> _Records with modeling code_:
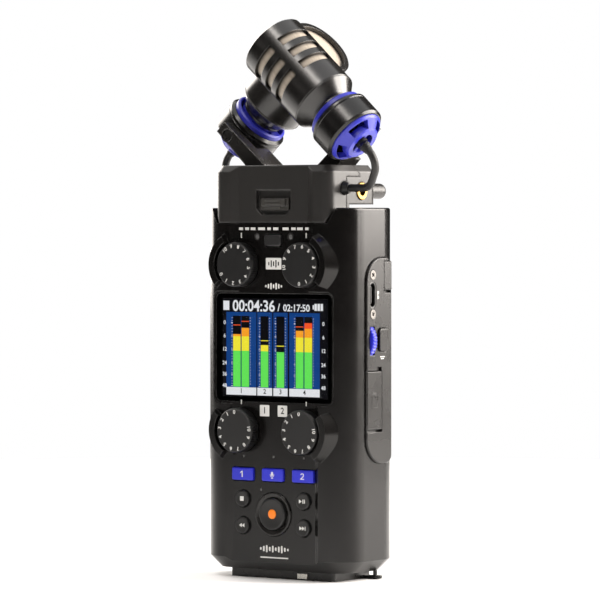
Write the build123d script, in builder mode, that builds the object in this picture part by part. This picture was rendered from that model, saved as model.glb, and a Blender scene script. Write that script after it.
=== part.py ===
from build123d import *
from math import cos, radians, sin
import os

# Portable field recorder, in millimetres.
# +Z is up, +X is the user's right and the screen faces -Y.
# The origin is the middle of the flat foot that the recorder stands on.

# ---------------------------------------------------------------- driving sizes
# Case
case_width = 69.0
case_depth = 36.8
case_bottom = 3.3
case_top = 138.7
front_corner = 11.5
rear_corner = 13.0
wall = 2.0
bottom_bevel = 4.5
void_corner = 6.0
seam_y = 6.3
seam_gap = 0.2
front_y = -case_depth / 2
rear_y = case_depth / 2
side_x = case_width / 2

# Recessed control face down the middle of the front
recess_depth = 1.6
panel_y = front_y + recess_depth
front_wall = 1.8
inner_front_y = panel_y + front_wall
upper_flat = 16.1
lower_flat = 19.2
upper_slope = 3.2
lower_slope = 2.5
upper_channel_bottom = 105.0
lower_channel_top = 67.0

# Notch in the top of the case, where the microphone capsule's skirt sits
notch_floor = 132.9
notch_half_floor = 25.6
notch_half_top = 28.8
notch_back_y = -5.0

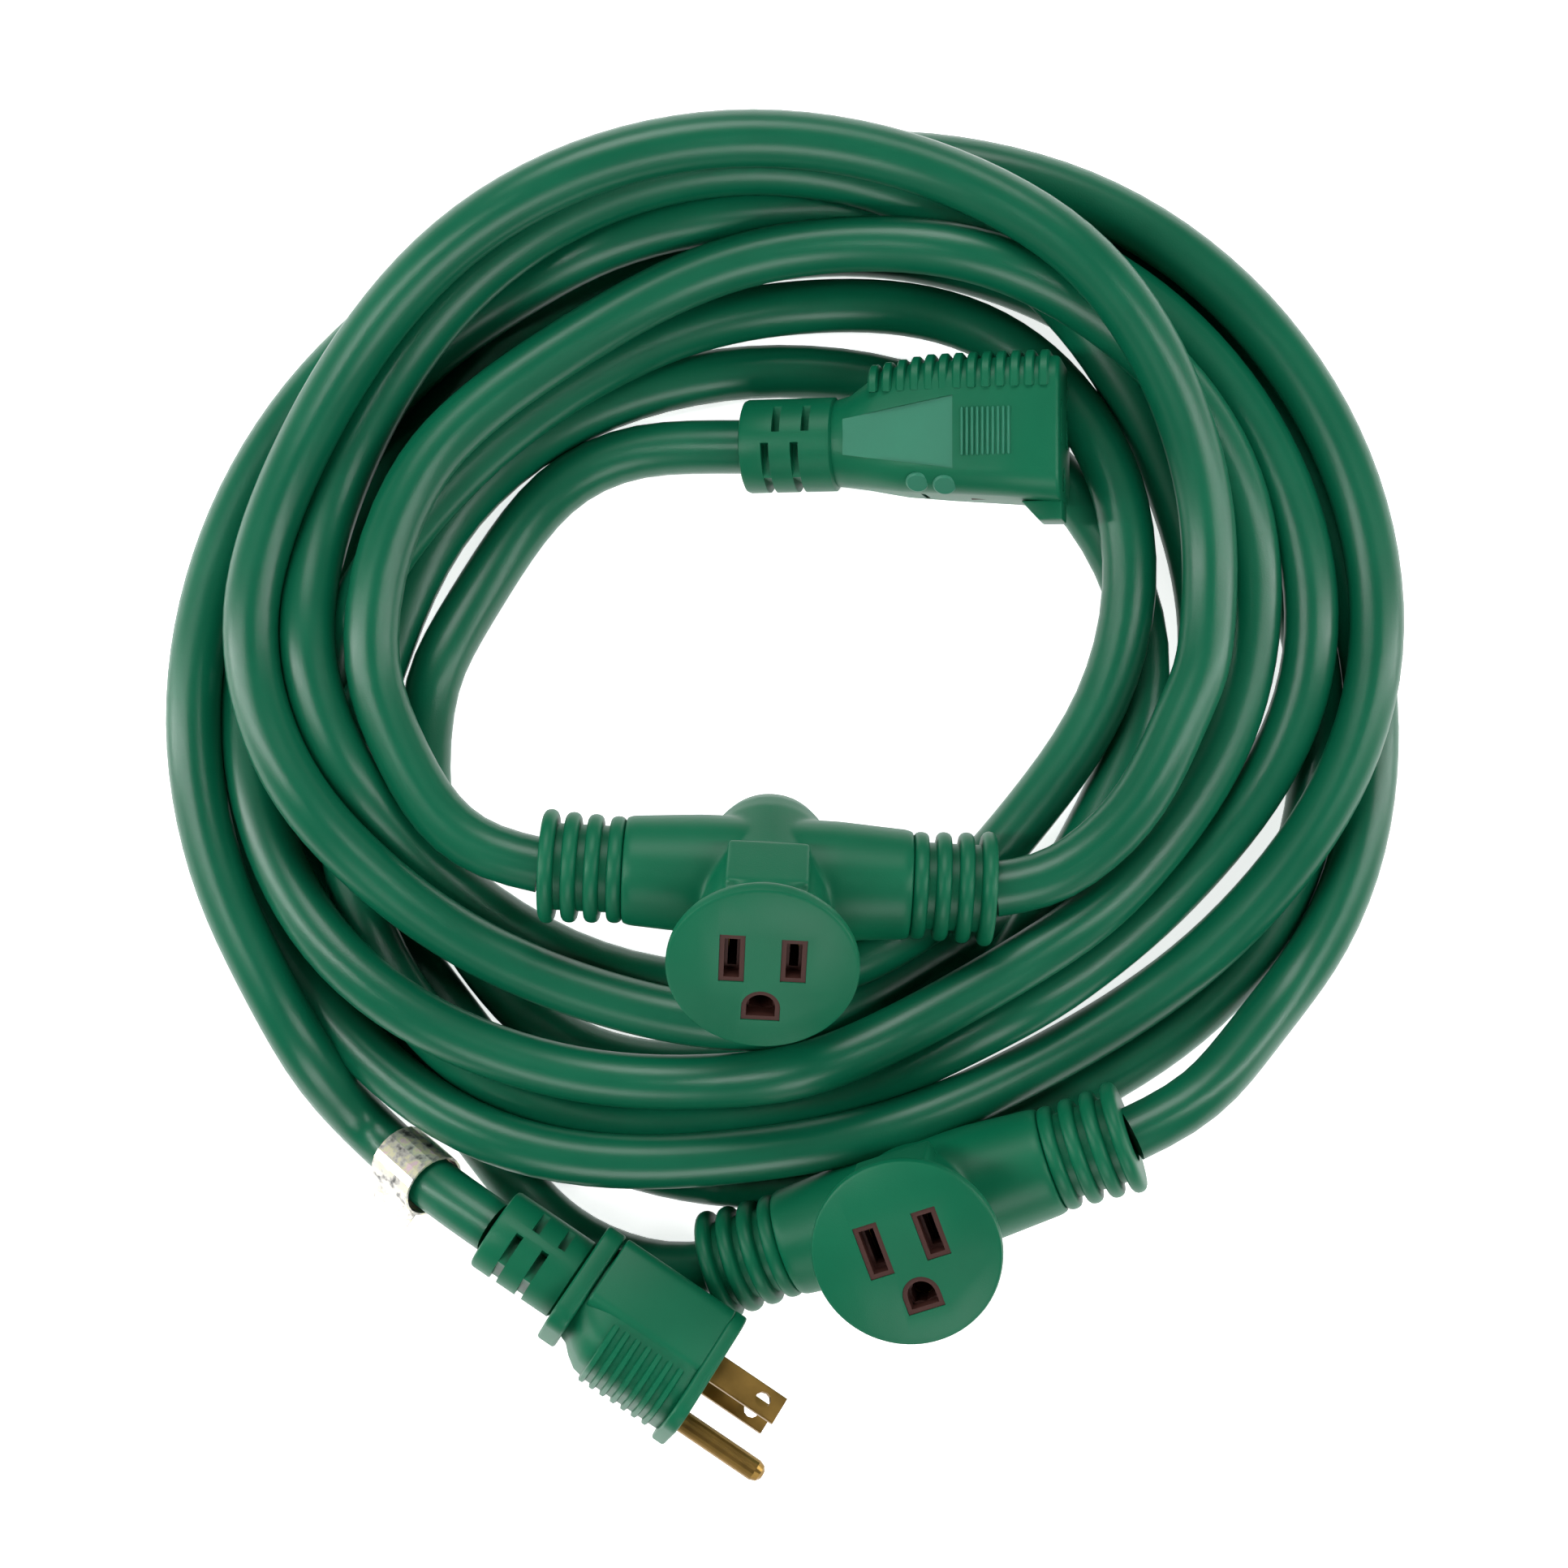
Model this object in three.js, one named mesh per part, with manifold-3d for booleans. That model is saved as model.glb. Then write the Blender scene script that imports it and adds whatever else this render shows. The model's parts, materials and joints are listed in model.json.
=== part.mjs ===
// An outdoor three-conductor extension cord, wound in a flat coil: a plug at one end, a
// connector at the other and two outlet taps moulded on along the way. Millimetres, +Z up.
// The coil lies on the plane z = 0.
import * as THREE from "three";
import { mergeVertices } from "three/addons/utils/BufferGeometryUtils.js";
import Module from "manifold-3d";

// ---------- driving dimensions ----------
const CORD_R = 6; // outer radius of the jacketed cord
const GAP = 0.3; // clearance between neighbouring pieces
const WIRE_R = 1.3; // insulated conductor
const SIDES = 20; // facets of a moulded round
const FINE_SIDES = 10; // facets of a contact or a wire

// Blade and pin layout of a 15 A grounded outlet.
const BLADE_OFFSET = 6.35; // each blade from the centre plane
const PIN_DROP = 12; // ground pin below the line of the blades
const SLOT_LINE = 2.6; // the blade slots above the outlet's centre

const COIL = {
  centre: [0, 30],
  half: [140, 120],
  squareness: 2.5,
  holeCentre: [-3, 26],
  holeHalf: [70, 64],
  height: 26,
  round: 7,
  points: 44,
};

const TAP = {
  armEnd: 29.5,
  reliefEnd: 49,
  armR: 11.75,
  middleR: 13,
  coreR: 9.25,
  ringR: [11.5, 11.7, 11.9, 12.25],
  domeR: 13.8,
  backZ: -22,
  faceZ: 34,
  rimT: 3.5,
  faceR: 20,
  plate: [17.5, 1.2, 14],
};

const OUTLET = {
  faceWall: 3, // thickness in front of the contact carrier
  carrierR: 11.3,
  carrierDepth: 17,
  lobeR: 3.6,
  frame: [3.2, 9.6, 8.6], // width, neutral height, hot height of the openings in the face
  entry: [1.9, 7.6, 6.8], // width, neutral height, hot height of the entries in the carrier
  contact: [3.2, 7.2, 11.6],
  entryDepth: 5,
  leaf: 1.7, // space between a contact's two leaves
  sleeveR: 2.9,
  pinHoleR: 2.45,
};

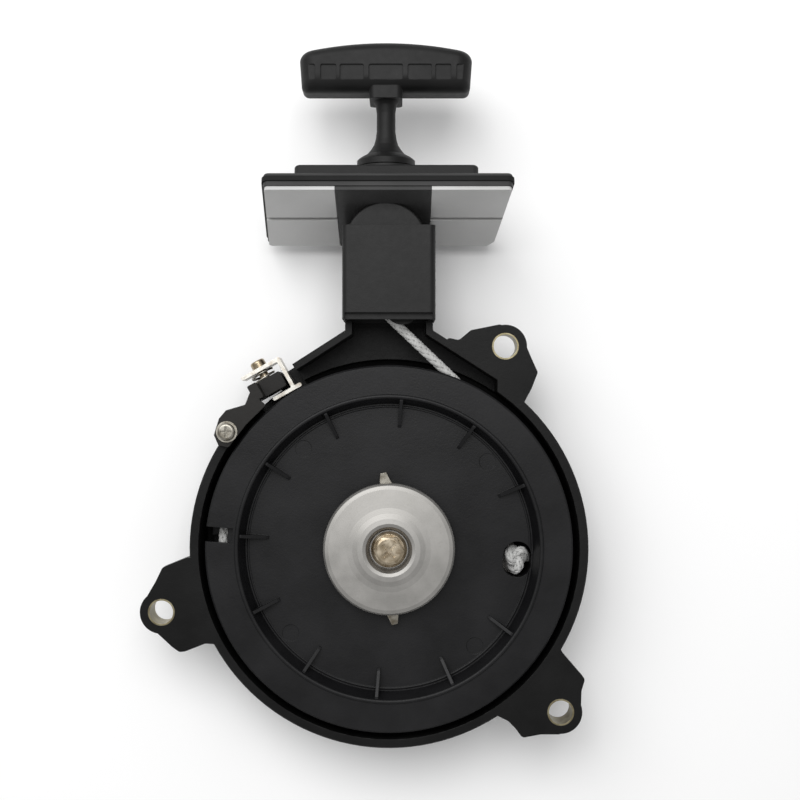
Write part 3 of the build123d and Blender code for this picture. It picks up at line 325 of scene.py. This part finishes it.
def pale_panel(name):
    """Pale grey panel with a faint satin mottling."""
    made = Shader(name)
    soft, edge = made.soft_edges(0.0004)
    cloud = made.noise(0.030, 4.0)
    fine = made.noise(0.0010, 2.0)
    tone = made.mix(made.spread(cloud, 0.35, 0.68), (0.47, 0.47, 0.465), (0.54, 0.54, 0.535))
    made.set(
        # painted highlight: edges lightened towards a paler grey
        colour=made.mix(made.math("MULTIPLY", edge, 0.4), tone, (0.62, 0.62, 0.615)),
        rough=made.spread(cloud, 0.3, 0.7, 0.32, 0.46),
        normal=made.bump(fine, 0.00003, soft),
    )
    return made.material


def make_materials():
    """One material for each of the record's slots."""
    dull_edge, soft_edge = (0.035, 0.035, 0.035), (0.060, 0.060, 0.061)
    return {
        "case_paint": moulded(
            "case_paint", (0.003, 0.003, 0.003), (0.007, 0.007, 0.007), 0.46, 0.0007, 0.00008,
            (0.09, 0.09, 0.09), 0.7, 0.16,
        ),
        "neck_plastic": moulded(
            "neck_plastic", (0.004, 0.004, 0.004), (0.008, 0.008, 0.008), 0.48, 0.0006, 0.00004,
            soft_edge, 0.5, 0.25,
        ),
        "plate_plastic": moulded(
            "plate_plastic", (0.028, 0.028, 0.028), (0.040, 0.040, 0.040), 0.48, 0.0006, 0.00004,
            soft_edge, 0.5, 0.28,
        ),
        "seal_rubber": moulded(
            "seal_rubber", (0.005, 0.005, 0.005), (0.010, 0.010, 0.010), 0.68, 0.0008, 0.00005,
            dull_edge, 0.5, 0.2,
        ),
        "seat_rubber": moulded(
            "seat_rubber", (0.008, 0.008, 0.008), (0.013, 0.013, 0.013), 0.55, 0.0007, 0.00005,
            soft_edge, 0.5, 0.28,
        ),
        "grip_rubber": moulded(
            "grip_rubber", (0.004, 0.004, 0.004), (0.009, 0.009, 0.009), 0.50, 0.0007, 0.00005,
            soft_edge, 0.5, 0.22,
        ),
        "sheave_plastic": moulded(
            "sheave_plastic", (0.0035, 0.0035, 0.004), (0.008, 0.008, 0.0088), 0.42, 0.0009,
            0.00005, soft_edge, 0.5, 0.24,
        ),
        "stop_plastic": moulded(
            "stop_plastic", (0.008, 0.007, 0.006), (0.015, 0.014, 0.013), 0.55, 0.0007, 0.00006,
            soft_edge, 0.5, 0.25,
        ),
        "bush_plastic": moulded(
            "bush_plastic", (0.34, 0.31, 0.24), (0.46, 0.43, 0.35), 0.45, 0.0008, 0.00003,
            (0.55, 0.53, 0.45),
        ),
        "panel_grey": pale_panel("panel_grey"),
        "rope_white": braid_fibre("rope_white"),
        "pressed_steel": spun_plate("pressed_steel"),
        "shaft_steel": plated(
            "shaft_steel", (0.34, 0.34, 0.35), (0.50, 0.50, 0.51), 0.28, 0.0004, 0.000008, (1, 1, 6)
        ),
        "spring_steel": plated("spring_steel", (0.11, 0.12, 0.14), (0.22, 0.23, 0.26), 0.34),
        "screw_steel": plated(
            "screw_steel", (0.20, 0.185, 0.155), (0.44, 0.42, 0.37), 0.32, 0.0005, 0.00001,
            (1, 1, 1), (0.10, 0.08, 0.05),
        ),
        "stop_steel": plated(
            "stop_steel", (0.46, 0.44, 0.40), (0.68, 0.66, 0.61), 0.32, 0.0006, 0.00001, (1, 1, 5),
            (0.36, 0.30, 0.23),
        ),
        "collar_zinc": plated(
            "collar_zinc", (0.22, 0.19, 0.11), (0.40, 0.36, 0.24), 0.32, 0.0004, 0.00001,
            (1, 1, 6), (0.16, 0.12, 0.06),
        ),
        "bolt_zinc": plated(
            "bolt_zinc", (0.30, 0.24, 0.16), (0.60, 0.52, 0.40), 0.28, 0.0005, 0.00001, (1, 1, 1),
            (0.16, 0.11, 0.06),
        ),
        "eyelet_chrome": plated("eyelet_chrome", (0.52, 0.52, 0.53), (0.68, 0.68, 0.69), 0.14),
    }


def paint_cad_nodes(materials):
    """Gives every carried-over CAD node its slot's material, and smooth shading between sharp edges."""
    for part in frame["record"]["subparts"]:
        node = frame["nodes"][part["node"]]
        mesh = node.data
        mesh.materials.clear()
        mesh.materials.append(materials[part["material_slot"]])
        mesh.polygons.foreach_set("use_smooth", [True] * len(mesh.polygons))
        mesh.set_sharp_from_angle(angle=math.radians(32))


# ---- meshes from code ----------------------------------------------------------------------------------


def mesh_piece(name, points, faces, material):
    """Object from vertices and faces, smooth shaded."""
    mesh = bpy.data.meshes.new(name)
    mesh.from_pydata([tuple(p) for p in points], [], faces)
    mesh.polygons.foreach_set("use_smooth", [True] * len(mesh.polygons))
    mesh.materials.append(material)
    piece = bpy.data.objects.new(name, mesh)
    bpy.context.scene.collection.objects.link(piece)
    return piece


def frames_along(route):
    """Tangent, side and up vectors at each point of a route; up stays as near +Z as it can."""
    tangent = np.gradient(route, axis=0)
    tangent /= np.linalg.norm(tangent, axis=1)[:, None]
    side = np.cross(np.array([0.0, 0.0, 1.0]), tangent)
    side /= np.linalg.norm(side, axis=1)[:, None]
    return tangent, side, np.cross(tangent, side)


def tube(route, radius, sides, closed_ends=True):
    """Vertices and faces of a tube on a route; radius is one number or one for each point."""
    tangent, side, up = frames_along(route)
    angles = np.arange(sides) * 2 * math.pi / sides
    radius = np.broadcast_to(radius, len(route))
    ring = np.cos(angles)[None, :, None] * side[:, None, :] + np.sin(angles)[None, :, None] * up[:, None, :]
    points = (route[:, None, :] + ring * radius[:, None, None]).reshape(-1, 3)
    faces = []
    for i in range(len(route) - 1):
        for j in range(sides):
            k = (j + 1) % sides
            faces.append((i * sides + j, i * sides + k, (i + 1) * sides + k, (i + 1) * sides + j))
    if closed_ends:
        faces.append(tuple(reversed(range(sides))))
        faces.append(tuple((len(route) - 1) * sides + j for j in range(sides)))
    return points, faces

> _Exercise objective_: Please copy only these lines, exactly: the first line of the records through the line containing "import Module from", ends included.

> _Answer in full_:
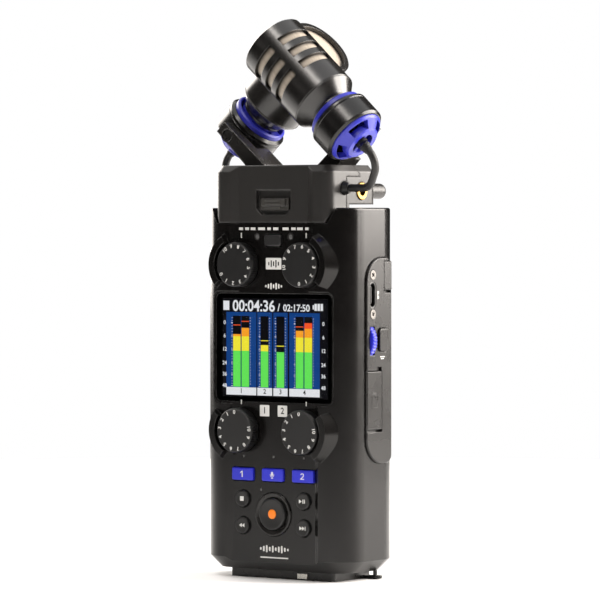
Write the build123d script, in builder mode, that builds the object in this picture part by part. This picture was rendered from that model, saved as model.glb, and a Blender scene script. Write that script after it.
=== part.py ===
from build123d import *
from math import cos, radians, sin
import os

# Portable field recorder, in millimetres.
# +Z is up, +X is the user's right and the screen faces -Y.
# The origin is the middle of the flat foot that the recorder stands on.

# ---------------------------------------------------------------- driving sizes
# Case
case_width = 69.0
case_depth = 36.8
case_bottom = 3.3
case_top = 138.7
front_corner = 11.5
rear_corner = 13.0
wall = 2.0
bottom_bevel = 4.5
void_corner = 6.0
seam_y = 6.3
seam_gap = 0.2
front_y = -case_depth / 2
rear_y = case_depth / 2
side_x = case_width / 2

# Recessed control face down the middle of the front
recess_depth = 1.6
panel_y = front_y + recess_depth
front_wall = 1.8
inner_front_y = panel_y + front_wall
upper_flat = 16.1
lower_flat = 19.2
upper_slope = 3.2
lower_slope = 2.5
upper_channel_bottom = 105.0
lower_channel_top = 67.0

# Notch in the top of the case, where the microphone capsule's skirt sits
notch_floor = 132.9
notch_half_floor = 25.6
notch_half_top = 28.8
notch_back_y = -5.0

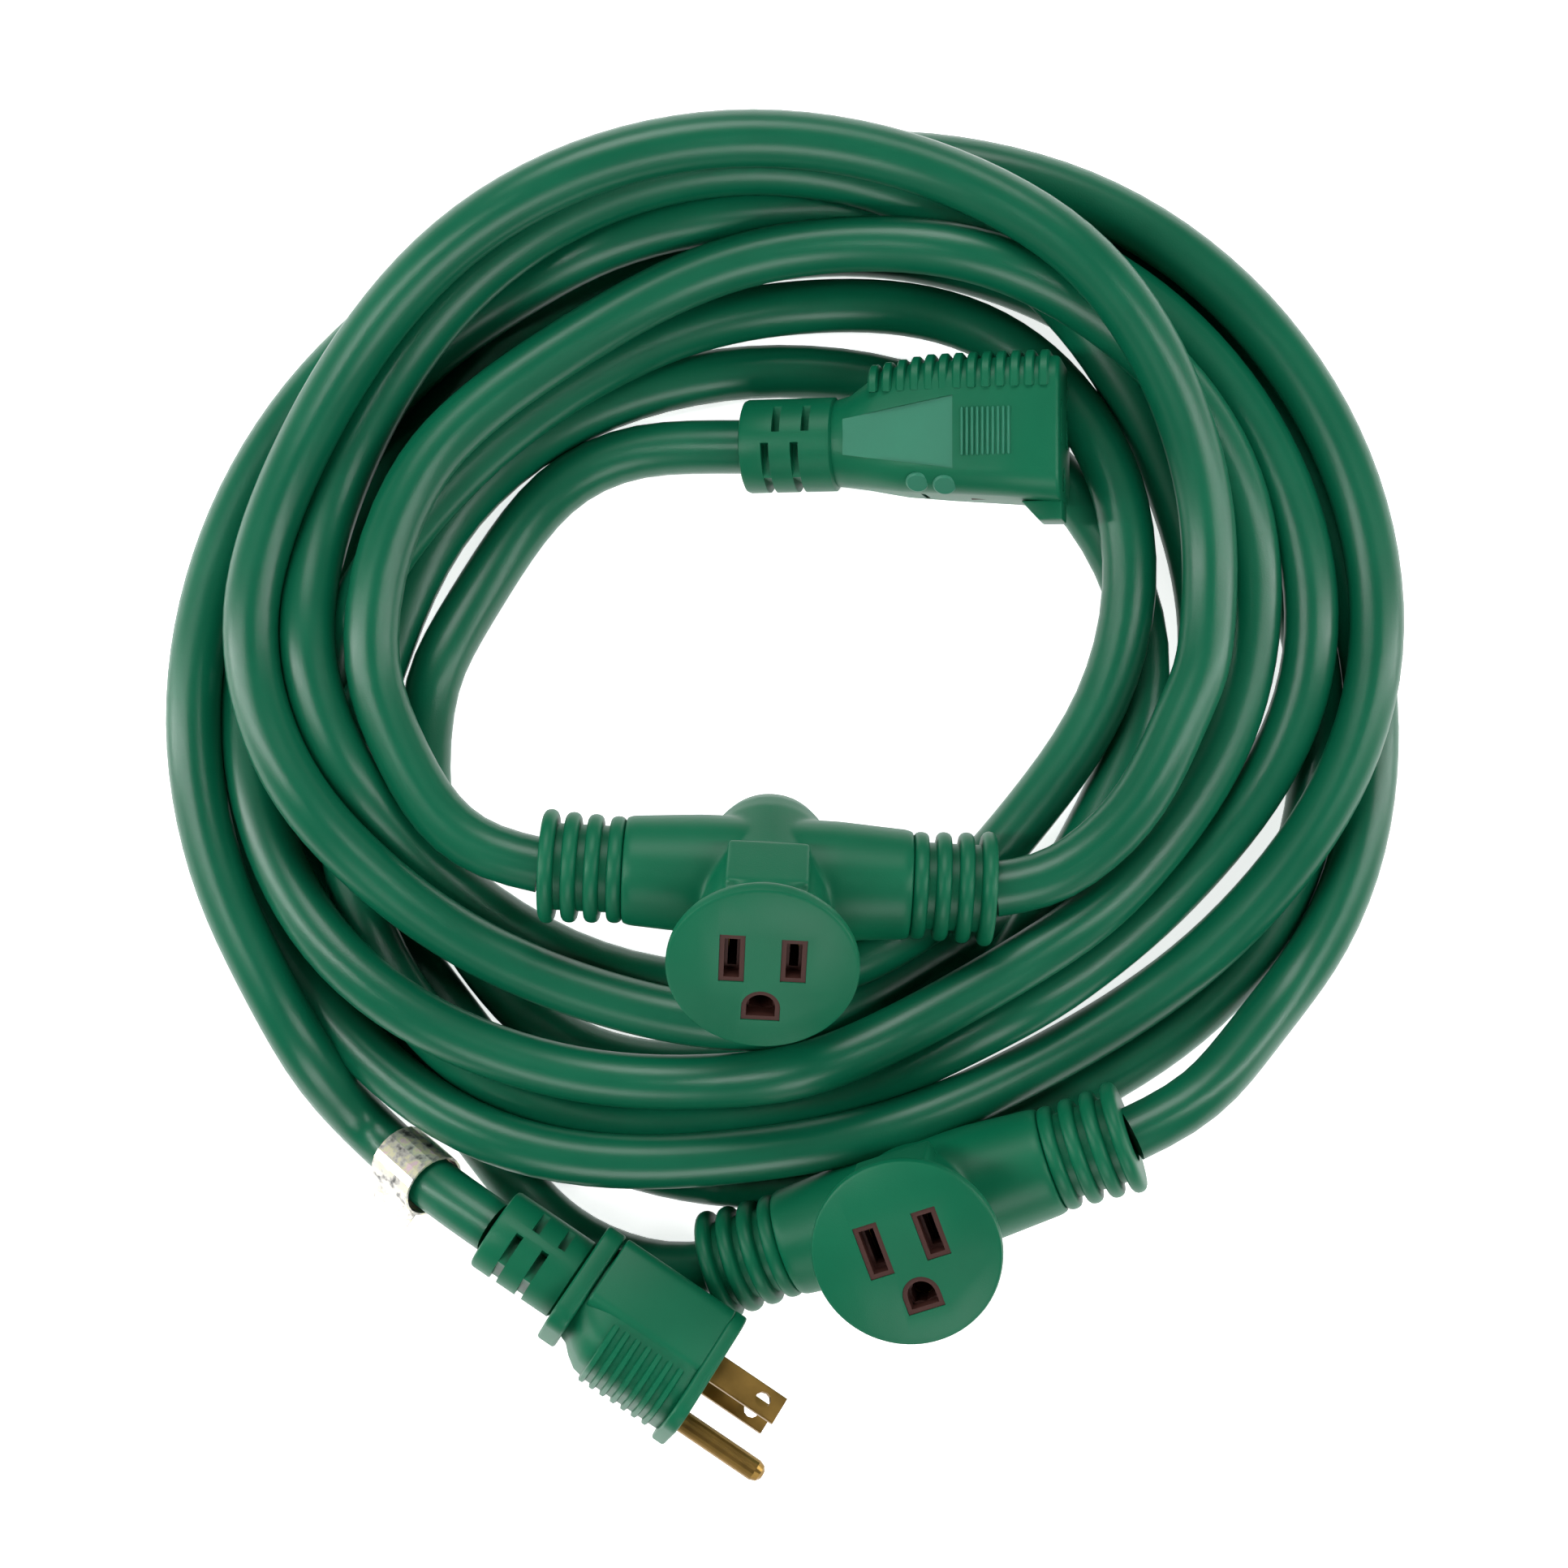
Model this object in three.js, one named mesh per part, with manifold-3d for booleans. That model is saved as model.glb. Then write the Blender scene script that imports it and adds whatever else this render shows. The model's parts, materials and joints are listed in model.json.
=== part.mjs ===
// An outdoor three-conductor extension cord, wound in a flat coil: a plug at one end, a
// connector at the other and two outlet taps moulded on along the way. Millimetres, +Z up.
// The coil lies on the plane z = 0.
import * as THREE from "three";
import { mergeVertices } from "three/addons/utils/BufferGeometryUtils.js";
import Module from "manifold-3d";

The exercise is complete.